Voilà un disque qui nous arrive comme par surprise et enchantement. Ainsi du mystérieux Eamon'Ra on ne savait avant l'écoute et pas grand-chose de plus après, si ce n'est l'essentiel, le type est talentueux ! Les crédits indiquent The Plastic Eamon Band (ah ah!) qui en fait se constitue d'Eamon (guitare, basse, mellotron) et de différents batteurs qui se succèdent. Mais le patronyme ne fait que confirmer l'influence Beatles sur l'ensemble (« Future History »).
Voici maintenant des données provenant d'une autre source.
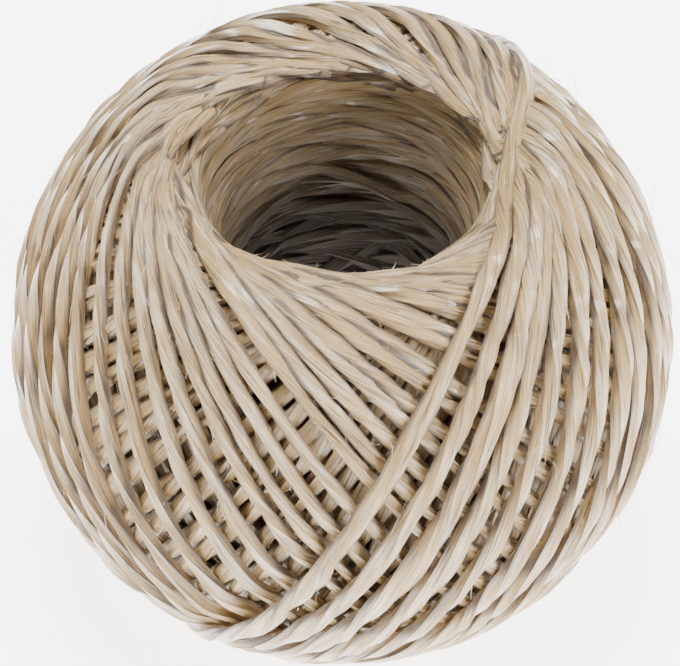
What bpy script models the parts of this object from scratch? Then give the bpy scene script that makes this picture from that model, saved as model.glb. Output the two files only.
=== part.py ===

Mais du Beatles ascétique, mêlant écriture power pop et garage psychédélique (cf. l'abrasif « Waiting for the morning » ; « Simple but so complicated »), sublimant les moyens limités par une écriture raffinée et une interprétation inspirée et soulful (cf. l'acoustique « Nightingale »). Concentré et allant à l'essentiel (28 minutes chrono), l'album, sans fioriture excessive, charme indéniablement, et sonne comme une invitation à partager l'intimité de sa création. La démarche favorise l'imaginaire et l'auditeur se prend à rêvasser du basement où la chose a, très probablement, été enregistrée. Envoûtant ! Enfin la photo de la pochette a été prise dans un magnifique cabinet de curiosités et le disque est accompagné d'un chouette comic book.